**Job:**
Reproduce exactly the lines of the material beneath, from the line that contains "---------- origin: bottom" to the line that contains "bpy.data.objects.remove(obj)", both included, and no other lines.

**Data section:**
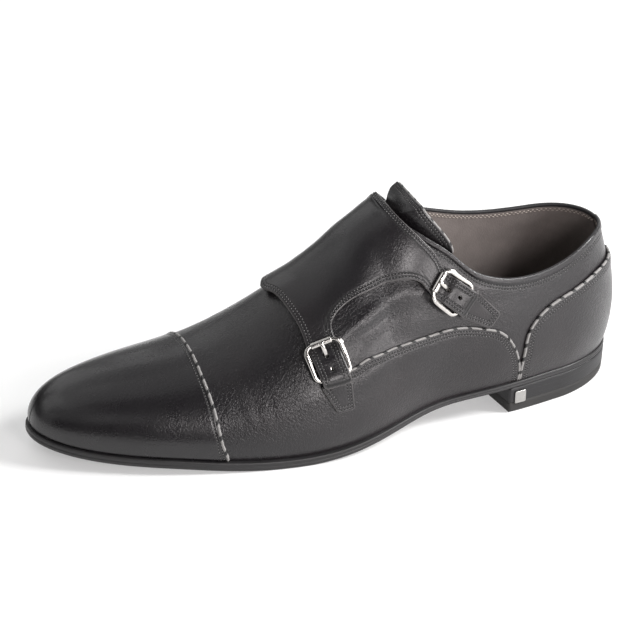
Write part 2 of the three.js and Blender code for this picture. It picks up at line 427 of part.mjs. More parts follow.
for (const m of MAPS) {
  const put = (u, v, h, w, hh) => ({ o: m.at(u, v, h), up: m.at(u, v, h + 1).sub(m.at(u, v, h)), w, h: hh });
  const half = FRAME_WIDTH / 2 - FRAME_WIRE / 2, level = u => lerp(TOP_H, HINGE_H, smooth((u - 1) / (HINGE_AT - 1)));
  // frame: roller bar, rounded corner, arm, corner, hinge bar and back
  const R = 4.2, R2 = 3.2, N = 4;
  const bar = 0.8, arm = FRAME_WIRE / 2, hinge = 0.9;
  // round trip: +v corner at the roller, +v arm, hinge, -v arm, -v corner at the roller
  const pts = [];
  const arc = (cu, cv, r, a0, a1, w0, w1) => { for (let i = 0; i <= N; i++) { const a = lerp(a0, a1, i / N); pts.push([cu + r * Math.cos(a), cv + r * Math.sin(a), lerp(w0, w1, i / N)]); } };
  pts.push([0, -3.2, bar], [0, 0, bar], [0, 3.2, bar]);
  arc(R, half - R, R, Math.PI, Math.PI / 2, bar, arm);
  pts.push([HINGE_AT / 2, half, arm]);
  arc(HINGE_AT - R2, half - R2, R2, Math.PI / 2, 0, arm, hinge);
  pts.push([HINGE_AT, 3, hinge], [HINGE_AT, -3, hinge]);
  arc(HINGE_AT - R2, -half + R2, R2, 0, -Math.PI / 2, hinge, arm);
  pts.push([HINGE_AT / 2, -half, arm]);
  arc(R, -half + R, R, -Math.PI / 2, -Math.PI, arm, bar);
  add(`buckle_frame_${m.name}`, sweep(pts.map(([u, v, w]) => put(u, v, level(u), w, Math.min(w, 1.0))), circle(8), true), MATERIAL.metal);
  // roller: a tube turning on the frame's bar
  {
    const O = m.at(0, 0, TOP_H), X = m.at(0, 3, TOP_H).sub(m.at(0, -3, TOP_H)).normalize();
    const lenR = 2 * (half - R) + 1.6, prof = [[1.15, -lenR / 2], [ROLLER_RADIUS, -lenR / 2], [ROLLER_RADIUS, lenR / 2], [1.15, lenR / 2], [1.15, -lenR / 2]].map(([x, y]) => new THREE.Vector2(x, y));
    const g0 = new THREE.LatheGeometry(prof, 14); g0.deleteAttribute('normal'); g0.deleteAttribute('uv');
    const vs = [], tr = [], seg = 14;
    for (let i = 0; i < seg; i++) { const a = 2 * Math.PI * i / seg; for (let j = 0; j < 4; j++) vs.push(new THREE.Vector3(prof[j].x * Math.cos(a), prof[j].y, prof[j].x * Math.sin(a))); }
    for (let i = 0; i < seg; i++) for (let j = 0; j < 4; j++) { const k = (i + 1) % seg, l = (j + 1) % 4; tr.push([i * 4 + j, i * 4 + l, k * 4 + l], [i * 4 + j, k * 4 + l, k * 4 + j]); }
    const q = new THREE.Quaternion().setFromUnitVectors(new THREE.Vector3(0, 1, 0), X);
    add(`buckle_roller_${m.name}`, geometry(vs.map(v => v.applyQuaternion(q).add(O)), tr), MATERIAL.metal);
  }
  // prong: an open eye round the hinge bar, then under the strap, up through its hole and onto the roller
  {
    const eye = []; const r = 1.6;
    for (let i = 0; i <= 7; i++) { const a = lerp(-150, 150, i / 7) * Math.PI / 180; eye.push([HINGE_AT + r * Math.cos(a), 0, HINGE_H + r * Math.sin(a)]); }
    eye.reverse();
    const line = [...eye.slice(0, 8), [14.2, 0, 1.75], [11, 0, 1.85], [8.2, 0, 2.1], [6.4, 0, 3.2], [4.6, 0, 4.75], [2.6, 0, 5.95], [0.6, 0, 6.7], [-0.9, 0, 6.75]];
    const widths = line.map((_, i) => i < 8 ? [1.0, 0.42] : i === line.length - 1 ? [0.55, 0.4] : [1.05, 0.62]);
    add(`buckle_prong_${m.name}`, sweep(line.map(([u, v, h], i) => ({ o: m.at(u, v, h), up: upAlong(m, line, i), w: widths[i][0], h: widths[i][1] })), circle(8), false), MATERIAL.metal);
  }
  // tab: folded leather that holds the hinge bar, tapering to its stitched end
  {
    const b0 = HINGE_AT, r0 = 1.2, r1 = 2.15, h0 = GAP, hT = 2.3, end = 36;
    const prof = [];                        // outline in (u, h), anticlockwise, with the bar's channel as an open slot from below
    const N2 = 8;
    prof.push([31.5, h0], [end, h0], [end, hT], [31.5, hT], [27, hT], [b0 + 4.2, hT]);
    for (let i = 0; i <= N2; i++) { const a = lerp(40, 265, i / N2) * Math.PI / 180; prof.push([b0 + r1 * Math.cos(a), HINGE_H + r1 * Math.sin(a)]); }
    for (let i = 0; i <= N2; i++) { const a = lerp(260, 10, i / N2) * Math.PI / 180; prof.push([b0 + r0 * Math.cos(a), HINGE_H + r0 * Math.sin(a)]); }
    prof.push([b0 + 1.5, HINGE_H - 0.9], [b0 + 0.9, 0.62], [b0 + 1.2, h0], [22.5, h0], [27, h0]);
    const widthAt = (u, k) => k * (u < b0 + 2.6 ? 5.0 : u < b0 + 4.4 ? 7.7 : lerp(7.7, 4.6, (u - b0 - 4.4) / (end - b0 - 4.4)));
    const shape = prof.map(([u, h]) => new THREE.Vector2(u, h));
    const faces = THREE.ShapeUtils.triangulateShape(shape, []);
    const cols = [-1, -0.24, 0.24, 1];
    const make = (ks) => {
      const vs = [], tr = [], n = prof.length;
      ks.forEach(k => prof.forEach(([u, h]) => vs.push(m.at(u, typeof k === 'number' ? widthAt(u, k) : k.v, h))));
      for (let c = 0; c + 1 < ks.length; c++) for (let i = 0; i < n; i++) { const j = (i + 1) % n; tr.push([c * n + i, c * n + j, (c + 1) * n + j], [c * n + i, (c + 1) * n + j, (c + 1) * n + i]); }
      const forward = faces.some(f => [0, 1, 2].some(k => f[(k + 1) % 3] === (f[k] + 1) % n)), o = (ks.length - 1) * n;
      for (const f of faces) { const [a, b, c] = forward ? f : [f[0], f[2], f[1]]; tr.push([a, c, b], [o + a, o + b, o + c]); }
      const g = geometry(vs, tr); return g;
    };
    let g = make(cols);
    // slot for the prong
    const slot = new THREE.BufferGeometry(); const sv = [], st2 = [];
    const boxAt = (u, v, h) => m.at(u, v, h);
    for (const u of [b0 - 3.4, b0 + 2.6]) for (const v of [-1.5, 1.5]) for (const h of [-0.6, 6.2]) sv.push(boxAt(u, v, h));
    st2.push([0, 1, 3], [0, 3, 2], [4, 6, 7], [4, 7, 5], [0, 4, 5], [0, 5, 1], [2, 3, 7], [2, 7, 6], [0, 2, 6], [0, 6, 4], [1, 5, 7], [1, 7, 3]);
    const A = toSolid(positive(g)), B = toSolid(positive(geometry(sv, st2)));
    add(`buckle_tab_${m.name}`, fromSolid(A.subtract(B)), MATERIAL.leather);
  }
}
function upAlong(m, line, i) {
  // the prong's thickness direction, in the plane of its path
  const a = line[Math.max(0, i - 1)], b = line[Math.min(line.length - 1, i + 1)], p = line[i];
  const du = b[0] - a[0], dh = b[2] - a[2], l = Math.hypot(du, dh) || 1;
  return m.at(p[0] + dh / l, 0, p[2] - du / l).sub(m.at(p[0], 0, p[2]));
}

// ---------- origin: bottom centre of the whole shoe's box ----------
shoe.updateMatrixWorld(true);
const box = new THREE.Box3().setFromObject(shoe, true), c = box.getCenter(new THREE.Vector3());
shoe.position.set(-c.x, -c.y, -box.min.z);
shoe.updateMatrixWorld(true);
export default shoe;
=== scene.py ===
# Double monk strap shoe, cap toe, left foot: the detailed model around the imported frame.
# Every surface comes from the same form function (the last) as the solids; sizes in mm until a mesh is made.
import bpy, math, json
import numpy as np
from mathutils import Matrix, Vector

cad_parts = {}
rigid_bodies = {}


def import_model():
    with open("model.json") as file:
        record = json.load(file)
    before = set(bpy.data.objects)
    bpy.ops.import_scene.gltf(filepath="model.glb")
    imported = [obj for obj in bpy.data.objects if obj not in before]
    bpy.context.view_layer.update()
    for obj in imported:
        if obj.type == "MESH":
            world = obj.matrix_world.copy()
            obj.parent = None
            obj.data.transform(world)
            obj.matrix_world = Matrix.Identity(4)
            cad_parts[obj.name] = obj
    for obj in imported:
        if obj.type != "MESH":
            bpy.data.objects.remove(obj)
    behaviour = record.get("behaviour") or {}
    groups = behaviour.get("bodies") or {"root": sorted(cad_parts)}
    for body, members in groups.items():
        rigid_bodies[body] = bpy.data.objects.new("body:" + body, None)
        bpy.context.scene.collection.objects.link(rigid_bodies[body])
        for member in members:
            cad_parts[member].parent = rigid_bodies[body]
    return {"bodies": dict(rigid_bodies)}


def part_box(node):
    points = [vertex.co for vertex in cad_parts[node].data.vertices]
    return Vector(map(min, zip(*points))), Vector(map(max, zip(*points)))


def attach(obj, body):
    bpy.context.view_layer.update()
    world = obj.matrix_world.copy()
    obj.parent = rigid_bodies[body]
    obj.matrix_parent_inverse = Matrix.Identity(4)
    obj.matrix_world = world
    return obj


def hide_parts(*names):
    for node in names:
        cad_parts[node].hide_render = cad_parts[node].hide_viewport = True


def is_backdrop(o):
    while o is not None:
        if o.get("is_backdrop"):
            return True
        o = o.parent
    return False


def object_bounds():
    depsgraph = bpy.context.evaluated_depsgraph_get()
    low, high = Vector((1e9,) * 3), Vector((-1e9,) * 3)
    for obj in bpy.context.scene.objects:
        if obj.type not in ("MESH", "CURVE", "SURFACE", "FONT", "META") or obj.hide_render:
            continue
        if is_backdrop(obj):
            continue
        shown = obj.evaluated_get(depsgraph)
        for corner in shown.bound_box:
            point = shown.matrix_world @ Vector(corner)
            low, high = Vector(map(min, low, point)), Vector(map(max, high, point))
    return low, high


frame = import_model()
CAD_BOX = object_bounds()
BODY = list(frame["bodies"])[0] if frame["bodies"] else "root"

# ------------------------------------------------------------------ the last
L = 305.0
COLS = "s wl wm zf zr yr g al am kl km cl cm psi".split()
FORM = np.array([
 [0, 25.1, 30.1, 16.8, 97.9, -0.1, 22, 22.7, 18.0, .38, .38, .28, .30, 80],
 [35, 30.2, 30.8, 17.7, 100.4, -0.1, 23, 17.5, 14.1, .38, .38, .30, .30, 80],
 [75, 34.8, 29.3, 16.7, 107.0, 0.9, 22, 16.6, 8.4, .36, .36, .30, .29, 70],
 [110, 34.0, 26.4, 13.0, 111.6, 2.2, 11, 16.2, 6.3, .34, .34, .40, .39, 42],
 [135, 40.6, 28.1, 9.2, 104.1, 3.3, 0, 18.0, 6.1, .34, .34, .55, .55, 0],
 [160, 45.9, 32.0, 5.9, 87.5, 4.1, 0, 20.0, 10.0, .34, .34, .60, .60, 0],
 [190, 46.1, 40.0, 4.7, 67.4, 3.8, 0, 22.0, 16.0, .34, .36, .62, .62, 0],
 [220, 41.8, 43.7, 5.8, 51.1, 3.9, 0, 18.0, 15.9, .36, .40, .66, .66, 0],
 [250, 35.1, 38.0, 8.1, 44.1, 5.0, 0, 14.0, 13.9, .40, .42, .70, .70, 0],
 [280, 28.6, 29.7, 10.0, 38.9, 6.0, 0, 12.0, 12.5, .44, .44, .70, .71, 0],
 [305, 27.4, 24.9, 14.2, 30.3, 7.0, 0, 12.0, 14.1, .46, .46, .70, .71, 0]], float)
E = dict(Rh=37.5, ph=2.0, Rt=57.7, pt=2.25, s0=9.0, Rg=30.0, pg=2.2, sc=150.0, se=21.7, sb=75.0, ytoe=11.9, yheel=2.0, stoe=150.0)
TOPLINE = np.array([[0, .805, .805], [10, .79, .795], [19, .755, .782], [31, .698, .76], [43, .650, .742], [56, .622, .728], [68, .617, .728],
  [79, .636, .742], [88, .677, .763], [93, .722, .776], [98, .770, .792], [103.5, .811, .815], [108, .840, .842], [114, .884, .884], [118, .914, .916], [122, .950, .950], [125.5, .980, .980], [128, 1, 1]], float)
THROAT = 128.0
WALL = 2.5

def natural(xs, ys):
    n = len(xs); h = np.diff(xs); A = np.zeros((n, n)); r = np.zeros(n); A[0, 0] = A[-1, -1] = 1
    for i in range(1, n - 1):
        A[i, i-1] = h[i-1]; A[i, i] = 2*(h[i-1] + h[i]); A[i, i+1] = h[i]
        r[i] = 6*((ys[i+1]-ys[i])/h[i] - (ys[i]-ys[i-1])/h[i-1])
    m = np.linalg.solve(A, r)
    def f(x, d=0):
        x = np.asarray(x, float); i = np.clip(np.searchsorted(xs, x) - 1, 0, n - 2)
        a = xs[i+1] - x; b = x - xs[i]; k = h[i]
        if d: return (-m[i]*a**2 + m[i+1]*b**2)/(2*k) - (ys[i]/k - m[i]*k/6) + (ys[i+1]/k - m[i+1]*k/6)
        return (m[i]*a**3 + m[i+1]*b**3)/(6*k) + (ys[i]/k - m[i]*k/6)*a + (ys[i+1]/k - m[i+1]*k/6)*b
    return f
F = {c: natural(FORM[:, 0], FORM[:, i]) for i, c in enumerate(COLS) if i}
top_l, top_m = natural(TOPLINE[:, 0], TOPLINE[:, 1]), natural(TOPLINE[:, 0], TOPLINE[:, 2])
smooth = lambda x: (lambda u: u*u*(3-2*u))(np.clip(x, 0, 1))
def bell(x, w): return np.exp(-(x/w)**2)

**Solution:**
// ---------- origin: bottom centre of the whole shoe's box ----------
shoe.updateMatrixWorld(true);
const box = new THREE.Box3().setFromObject(shoe, true), c = box.getCenter(new THREE.Vector3());
shoe.position.set(-c.x, -c.y, -box.min.z);
shoe.updateMatrixWorld(true);
export default shoe;
=== scene.py ===
# Double monk strap shoe, cap toe, left foot: the detailed model around the imported frame.
# Every surface comes from the same form function (the last) as the solids; sizes in mm until a mesh is made.
import bpy, math, json
import numpy as np
from mathutils import Matrix, Vector

cad_parts = {}
rigid_bodies = {}


def import_model():
    with open("model.json") as file:
        record = json.load(file)
    before = set(bpy.data.objects)
    bpy.ops.import_scene.gltf(filepath="model.glb")
    imported = [obj for obj in bpy.data.objects if obj not in before]
    bpy.context.view_layer.update()
    for obj in imported:
        if obj.type == "MESH":
            world = obj.matrix_world.copy()
            obj.parent = None
            obj.data.transform(world)
            obj.matrix_world = Matrix.Identity(4)
            cad_parts[obj.name] = obj
    for obj in imported:
        if obj.type != "MESH":
            bpy.data.objects.remove(obj)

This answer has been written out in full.